Abstract Search

ISEF | Projects Database | Finalist Abstract

Back to Search Results | Print PDF

Is There Gliosis in the Autistic Brain?, Year Two

Booth Id:



Finalist Names:
Torres, Isabel

Autism is a brain development disorder in which patients struggle with social interactions, verbal and non-verbal communication, and show restricted/repetitive behaviors. This study aims to examine gliosis as a possible pathophysiological occurrence in autism by examining levels of GFAP, a known biomarker for gliosis. Glial cells play a key role in brain development and when reactive, increasing in number and size (gliosis),they may severely disrupt neurodevelopment. Previous studies have found elevated levels of GFAP in the frontal, parietal and cerebellar cortices of autistic subjects, which indicates gliosis in these areas. Other studies have established a strong link between increased GFAP and elevated levels of the protein sAPPα. This protein has been found to be elevated in the insular cortex of both severely autistic patients and transgenic mice overexpressing sAPPα. Therefore, the hypothesis is that the insular cortex of autistic patients will also contain higher levels of GFAP, suggesting gliosis in this area.
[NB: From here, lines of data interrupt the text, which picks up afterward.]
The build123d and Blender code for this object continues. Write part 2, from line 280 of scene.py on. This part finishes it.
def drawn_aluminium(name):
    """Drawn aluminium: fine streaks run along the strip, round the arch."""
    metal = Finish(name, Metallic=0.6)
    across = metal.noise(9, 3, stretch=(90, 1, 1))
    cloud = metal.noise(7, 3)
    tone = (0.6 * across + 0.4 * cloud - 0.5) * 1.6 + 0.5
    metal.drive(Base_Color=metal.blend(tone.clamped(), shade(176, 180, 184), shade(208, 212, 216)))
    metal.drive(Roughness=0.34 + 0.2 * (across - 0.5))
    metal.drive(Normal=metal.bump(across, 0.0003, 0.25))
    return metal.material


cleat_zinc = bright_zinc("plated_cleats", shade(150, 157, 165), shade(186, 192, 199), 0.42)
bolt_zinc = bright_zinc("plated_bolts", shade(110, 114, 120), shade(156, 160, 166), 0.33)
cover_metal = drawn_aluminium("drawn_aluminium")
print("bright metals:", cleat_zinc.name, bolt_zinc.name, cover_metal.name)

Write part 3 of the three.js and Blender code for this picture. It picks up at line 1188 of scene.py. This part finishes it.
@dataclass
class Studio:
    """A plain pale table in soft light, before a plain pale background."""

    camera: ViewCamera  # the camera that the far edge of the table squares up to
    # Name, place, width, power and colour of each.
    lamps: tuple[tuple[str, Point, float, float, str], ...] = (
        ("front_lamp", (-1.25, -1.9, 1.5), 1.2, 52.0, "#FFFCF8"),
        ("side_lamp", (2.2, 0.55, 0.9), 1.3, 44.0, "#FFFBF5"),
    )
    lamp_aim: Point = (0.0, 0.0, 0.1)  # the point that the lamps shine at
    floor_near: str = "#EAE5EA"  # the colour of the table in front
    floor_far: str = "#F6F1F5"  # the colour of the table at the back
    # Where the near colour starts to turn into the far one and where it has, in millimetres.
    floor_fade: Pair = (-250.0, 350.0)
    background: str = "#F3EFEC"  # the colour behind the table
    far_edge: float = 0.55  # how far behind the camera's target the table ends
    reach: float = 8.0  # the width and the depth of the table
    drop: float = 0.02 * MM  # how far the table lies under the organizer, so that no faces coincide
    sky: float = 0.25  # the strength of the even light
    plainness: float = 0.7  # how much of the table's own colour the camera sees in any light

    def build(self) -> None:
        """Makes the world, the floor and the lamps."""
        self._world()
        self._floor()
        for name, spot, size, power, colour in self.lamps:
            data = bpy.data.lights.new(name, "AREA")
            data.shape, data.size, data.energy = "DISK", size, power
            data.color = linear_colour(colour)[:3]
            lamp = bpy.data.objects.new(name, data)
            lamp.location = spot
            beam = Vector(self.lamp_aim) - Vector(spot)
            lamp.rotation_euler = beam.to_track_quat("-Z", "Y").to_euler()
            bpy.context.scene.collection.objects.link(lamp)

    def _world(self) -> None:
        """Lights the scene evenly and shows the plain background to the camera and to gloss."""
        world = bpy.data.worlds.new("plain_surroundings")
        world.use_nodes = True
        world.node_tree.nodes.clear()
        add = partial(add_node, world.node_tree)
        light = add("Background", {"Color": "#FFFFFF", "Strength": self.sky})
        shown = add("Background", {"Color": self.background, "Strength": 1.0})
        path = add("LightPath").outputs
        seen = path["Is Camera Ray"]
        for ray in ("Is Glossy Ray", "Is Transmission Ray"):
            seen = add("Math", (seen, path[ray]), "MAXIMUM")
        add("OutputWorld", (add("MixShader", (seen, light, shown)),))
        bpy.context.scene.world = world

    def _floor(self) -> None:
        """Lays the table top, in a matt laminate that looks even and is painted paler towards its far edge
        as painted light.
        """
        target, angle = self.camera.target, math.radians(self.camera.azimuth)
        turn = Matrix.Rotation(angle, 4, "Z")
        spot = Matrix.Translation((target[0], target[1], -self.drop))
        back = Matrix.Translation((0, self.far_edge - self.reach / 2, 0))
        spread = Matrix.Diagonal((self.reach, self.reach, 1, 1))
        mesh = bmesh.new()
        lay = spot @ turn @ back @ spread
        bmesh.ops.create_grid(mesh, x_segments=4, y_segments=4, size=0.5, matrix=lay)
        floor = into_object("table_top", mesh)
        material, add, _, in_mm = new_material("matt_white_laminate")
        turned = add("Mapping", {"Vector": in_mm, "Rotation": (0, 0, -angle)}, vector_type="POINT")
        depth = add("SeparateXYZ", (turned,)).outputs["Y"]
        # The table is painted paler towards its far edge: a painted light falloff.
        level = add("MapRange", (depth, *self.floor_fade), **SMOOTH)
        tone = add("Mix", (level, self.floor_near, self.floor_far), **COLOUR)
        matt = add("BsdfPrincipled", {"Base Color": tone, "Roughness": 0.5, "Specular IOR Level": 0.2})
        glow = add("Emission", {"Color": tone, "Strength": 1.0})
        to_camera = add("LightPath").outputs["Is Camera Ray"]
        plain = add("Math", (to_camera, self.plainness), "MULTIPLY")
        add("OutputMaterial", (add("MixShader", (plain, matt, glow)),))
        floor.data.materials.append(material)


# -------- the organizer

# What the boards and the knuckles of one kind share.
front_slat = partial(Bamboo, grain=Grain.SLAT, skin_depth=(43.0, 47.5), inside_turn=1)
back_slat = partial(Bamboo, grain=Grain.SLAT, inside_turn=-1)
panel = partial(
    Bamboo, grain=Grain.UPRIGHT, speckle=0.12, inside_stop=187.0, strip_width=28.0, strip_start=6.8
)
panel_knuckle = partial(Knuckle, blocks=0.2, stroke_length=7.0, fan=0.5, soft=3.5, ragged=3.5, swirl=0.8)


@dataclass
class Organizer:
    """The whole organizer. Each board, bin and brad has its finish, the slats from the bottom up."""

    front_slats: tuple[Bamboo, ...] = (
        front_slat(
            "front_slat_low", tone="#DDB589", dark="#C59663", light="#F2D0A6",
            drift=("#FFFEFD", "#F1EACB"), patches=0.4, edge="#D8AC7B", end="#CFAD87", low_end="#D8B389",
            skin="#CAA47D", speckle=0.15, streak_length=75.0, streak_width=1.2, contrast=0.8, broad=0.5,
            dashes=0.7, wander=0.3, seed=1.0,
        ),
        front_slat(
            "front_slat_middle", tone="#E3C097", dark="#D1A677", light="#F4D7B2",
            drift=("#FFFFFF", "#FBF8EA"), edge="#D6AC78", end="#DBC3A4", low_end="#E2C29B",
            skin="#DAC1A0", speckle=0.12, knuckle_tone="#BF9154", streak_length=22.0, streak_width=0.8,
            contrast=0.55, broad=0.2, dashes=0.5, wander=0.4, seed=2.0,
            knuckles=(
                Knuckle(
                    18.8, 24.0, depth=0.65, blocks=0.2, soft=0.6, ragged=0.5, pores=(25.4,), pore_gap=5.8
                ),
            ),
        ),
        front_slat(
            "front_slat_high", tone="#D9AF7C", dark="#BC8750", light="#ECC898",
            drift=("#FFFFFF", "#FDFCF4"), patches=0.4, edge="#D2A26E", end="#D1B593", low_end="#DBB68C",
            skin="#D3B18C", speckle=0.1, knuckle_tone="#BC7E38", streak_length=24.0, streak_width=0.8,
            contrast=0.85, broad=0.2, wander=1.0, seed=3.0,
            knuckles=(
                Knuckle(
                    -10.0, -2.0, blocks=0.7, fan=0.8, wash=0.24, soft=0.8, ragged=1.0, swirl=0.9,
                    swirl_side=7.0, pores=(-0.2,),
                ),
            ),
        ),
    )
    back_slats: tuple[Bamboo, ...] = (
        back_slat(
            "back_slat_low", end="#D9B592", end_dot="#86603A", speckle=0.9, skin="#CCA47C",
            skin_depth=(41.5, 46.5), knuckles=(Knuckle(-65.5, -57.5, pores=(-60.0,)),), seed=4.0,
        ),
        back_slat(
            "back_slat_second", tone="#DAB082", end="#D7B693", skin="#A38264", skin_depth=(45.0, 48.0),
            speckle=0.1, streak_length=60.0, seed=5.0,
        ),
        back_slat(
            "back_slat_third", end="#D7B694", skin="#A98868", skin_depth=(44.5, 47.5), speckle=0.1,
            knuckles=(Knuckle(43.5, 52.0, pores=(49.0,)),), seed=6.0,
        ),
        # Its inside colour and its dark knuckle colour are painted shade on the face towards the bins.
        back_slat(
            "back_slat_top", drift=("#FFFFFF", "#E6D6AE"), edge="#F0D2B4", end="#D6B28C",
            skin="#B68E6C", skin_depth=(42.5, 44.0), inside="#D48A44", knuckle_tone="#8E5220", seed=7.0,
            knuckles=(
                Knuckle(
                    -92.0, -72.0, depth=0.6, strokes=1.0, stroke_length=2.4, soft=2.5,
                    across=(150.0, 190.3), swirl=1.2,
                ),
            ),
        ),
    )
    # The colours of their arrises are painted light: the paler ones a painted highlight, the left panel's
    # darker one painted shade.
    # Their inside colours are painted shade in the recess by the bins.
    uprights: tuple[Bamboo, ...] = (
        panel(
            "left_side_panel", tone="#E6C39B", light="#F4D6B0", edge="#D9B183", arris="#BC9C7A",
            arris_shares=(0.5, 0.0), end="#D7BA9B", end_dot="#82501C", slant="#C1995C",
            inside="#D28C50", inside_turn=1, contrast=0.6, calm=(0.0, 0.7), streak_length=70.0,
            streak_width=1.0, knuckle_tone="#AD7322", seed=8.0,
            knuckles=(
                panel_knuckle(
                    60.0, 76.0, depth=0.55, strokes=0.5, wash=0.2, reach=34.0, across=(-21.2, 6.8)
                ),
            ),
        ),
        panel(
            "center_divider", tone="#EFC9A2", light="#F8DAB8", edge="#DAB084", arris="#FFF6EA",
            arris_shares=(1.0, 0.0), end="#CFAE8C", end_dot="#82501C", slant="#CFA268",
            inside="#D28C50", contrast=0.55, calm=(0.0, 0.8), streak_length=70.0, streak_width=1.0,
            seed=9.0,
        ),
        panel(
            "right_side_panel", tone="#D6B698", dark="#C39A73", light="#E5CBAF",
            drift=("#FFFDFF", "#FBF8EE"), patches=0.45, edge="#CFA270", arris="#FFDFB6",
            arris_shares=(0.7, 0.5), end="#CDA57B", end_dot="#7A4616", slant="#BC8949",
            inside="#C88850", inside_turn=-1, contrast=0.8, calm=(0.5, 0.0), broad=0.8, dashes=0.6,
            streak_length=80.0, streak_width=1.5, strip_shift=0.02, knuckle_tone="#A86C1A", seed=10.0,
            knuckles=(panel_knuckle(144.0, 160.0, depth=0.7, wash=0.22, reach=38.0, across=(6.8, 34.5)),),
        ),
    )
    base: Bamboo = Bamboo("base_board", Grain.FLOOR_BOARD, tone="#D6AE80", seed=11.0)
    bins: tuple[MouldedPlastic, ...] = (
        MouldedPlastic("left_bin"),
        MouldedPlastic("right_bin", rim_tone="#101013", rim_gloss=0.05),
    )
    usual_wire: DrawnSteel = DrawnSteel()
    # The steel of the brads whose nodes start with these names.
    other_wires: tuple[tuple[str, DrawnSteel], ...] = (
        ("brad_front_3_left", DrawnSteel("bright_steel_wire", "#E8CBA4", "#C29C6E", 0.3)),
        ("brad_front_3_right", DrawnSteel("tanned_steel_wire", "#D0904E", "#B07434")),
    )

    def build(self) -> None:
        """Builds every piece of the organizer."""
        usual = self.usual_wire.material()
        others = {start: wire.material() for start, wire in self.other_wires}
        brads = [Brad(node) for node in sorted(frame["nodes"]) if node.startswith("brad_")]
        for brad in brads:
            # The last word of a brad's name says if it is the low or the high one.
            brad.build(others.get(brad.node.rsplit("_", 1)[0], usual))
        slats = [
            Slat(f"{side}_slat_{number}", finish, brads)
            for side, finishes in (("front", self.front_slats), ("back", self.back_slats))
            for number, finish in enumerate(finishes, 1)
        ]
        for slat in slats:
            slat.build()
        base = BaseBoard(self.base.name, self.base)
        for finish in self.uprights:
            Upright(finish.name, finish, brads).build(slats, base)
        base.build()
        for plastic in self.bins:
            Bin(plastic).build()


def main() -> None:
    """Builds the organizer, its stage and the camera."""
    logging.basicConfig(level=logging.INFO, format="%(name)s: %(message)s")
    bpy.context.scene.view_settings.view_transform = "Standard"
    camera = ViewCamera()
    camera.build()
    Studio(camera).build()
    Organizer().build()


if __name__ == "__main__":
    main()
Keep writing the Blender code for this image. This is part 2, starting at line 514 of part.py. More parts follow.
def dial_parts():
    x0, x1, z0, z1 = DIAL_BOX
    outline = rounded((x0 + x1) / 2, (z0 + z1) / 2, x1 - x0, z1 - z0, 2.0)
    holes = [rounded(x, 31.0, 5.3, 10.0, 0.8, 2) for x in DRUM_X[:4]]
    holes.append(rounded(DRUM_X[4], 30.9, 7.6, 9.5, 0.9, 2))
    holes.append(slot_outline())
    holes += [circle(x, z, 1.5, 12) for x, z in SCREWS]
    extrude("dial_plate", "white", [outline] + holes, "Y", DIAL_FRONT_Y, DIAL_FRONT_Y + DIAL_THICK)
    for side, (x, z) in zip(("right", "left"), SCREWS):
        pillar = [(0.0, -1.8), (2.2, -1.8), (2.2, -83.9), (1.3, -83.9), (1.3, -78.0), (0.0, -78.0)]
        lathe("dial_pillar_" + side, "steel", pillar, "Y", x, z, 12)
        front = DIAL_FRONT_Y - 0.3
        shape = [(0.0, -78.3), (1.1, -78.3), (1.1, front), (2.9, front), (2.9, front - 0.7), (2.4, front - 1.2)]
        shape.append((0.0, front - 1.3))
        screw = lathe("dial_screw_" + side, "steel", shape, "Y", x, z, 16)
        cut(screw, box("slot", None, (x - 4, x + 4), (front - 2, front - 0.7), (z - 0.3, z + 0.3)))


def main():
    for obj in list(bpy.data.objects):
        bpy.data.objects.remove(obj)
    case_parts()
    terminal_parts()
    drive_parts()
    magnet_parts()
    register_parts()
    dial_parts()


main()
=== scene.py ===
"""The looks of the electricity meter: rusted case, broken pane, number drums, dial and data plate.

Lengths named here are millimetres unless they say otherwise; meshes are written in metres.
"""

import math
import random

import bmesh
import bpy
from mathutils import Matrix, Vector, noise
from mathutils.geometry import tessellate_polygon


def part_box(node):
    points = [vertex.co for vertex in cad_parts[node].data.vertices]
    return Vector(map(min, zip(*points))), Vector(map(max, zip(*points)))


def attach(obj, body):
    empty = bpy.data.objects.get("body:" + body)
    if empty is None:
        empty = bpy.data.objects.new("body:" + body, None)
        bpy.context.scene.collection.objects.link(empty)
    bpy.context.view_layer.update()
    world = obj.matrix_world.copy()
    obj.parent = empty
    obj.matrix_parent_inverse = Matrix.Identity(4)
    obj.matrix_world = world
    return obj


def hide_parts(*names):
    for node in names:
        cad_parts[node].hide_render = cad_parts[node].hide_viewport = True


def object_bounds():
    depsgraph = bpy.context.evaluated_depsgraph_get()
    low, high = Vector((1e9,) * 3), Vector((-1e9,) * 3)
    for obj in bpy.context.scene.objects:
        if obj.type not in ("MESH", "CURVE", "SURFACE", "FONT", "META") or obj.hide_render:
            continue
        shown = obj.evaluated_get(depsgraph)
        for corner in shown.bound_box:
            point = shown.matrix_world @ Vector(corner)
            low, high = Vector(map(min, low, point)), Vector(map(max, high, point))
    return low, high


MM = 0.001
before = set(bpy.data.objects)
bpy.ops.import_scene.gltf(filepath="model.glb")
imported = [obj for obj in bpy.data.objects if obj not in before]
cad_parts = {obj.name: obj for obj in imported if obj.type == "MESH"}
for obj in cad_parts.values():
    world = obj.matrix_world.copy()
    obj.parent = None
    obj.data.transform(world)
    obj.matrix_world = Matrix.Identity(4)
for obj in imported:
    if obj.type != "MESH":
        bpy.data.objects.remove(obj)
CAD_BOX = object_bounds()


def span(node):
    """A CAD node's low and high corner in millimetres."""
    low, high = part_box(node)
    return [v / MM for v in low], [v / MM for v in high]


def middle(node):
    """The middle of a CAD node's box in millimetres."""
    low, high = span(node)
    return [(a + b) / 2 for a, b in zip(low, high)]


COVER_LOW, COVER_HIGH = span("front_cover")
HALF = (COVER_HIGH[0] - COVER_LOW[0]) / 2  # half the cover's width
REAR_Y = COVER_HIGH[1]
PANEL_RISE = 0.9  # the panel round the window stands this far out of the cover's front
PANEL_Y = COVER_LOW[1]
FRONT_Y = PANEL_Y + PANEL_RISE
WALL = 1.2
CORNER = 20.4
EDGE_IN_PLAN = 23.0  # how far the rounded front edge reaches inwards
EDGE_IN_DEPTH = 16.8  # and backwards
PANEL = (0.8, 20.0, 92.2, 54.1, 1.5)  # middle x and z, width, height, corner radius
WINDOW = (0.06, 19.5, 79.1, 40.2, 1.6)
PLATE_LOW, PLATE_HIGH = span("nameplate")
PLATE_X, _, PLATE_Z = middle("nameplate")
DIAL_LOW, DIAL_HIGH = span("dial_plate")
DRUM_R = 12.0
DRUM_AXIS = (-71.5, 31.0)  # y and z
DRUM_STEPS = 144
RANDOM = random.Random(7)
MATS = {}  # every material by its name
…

In order to test the hypothesis, a BCA Protein Assay and a Western Blot analysis were conducted on brain homogenate samples of 5 autistic and 5 control samples. The BCA assay aimed to quantify the total protein concentration in order to accurately equalize amounts across samples. In the Western Blot the proteins of the prepared samples were lysed, denatured, and run through a gel by electrophoresis. GFAP is detected using antibody staining and visualized on film. The intensity of the resulting bands is then quantified using ImageJ software. Results show that autistic and control samples appeared to be equal in intensity, suggesting that the levels of GFAP in the samples were the same. These finding don’t support the hypothesis.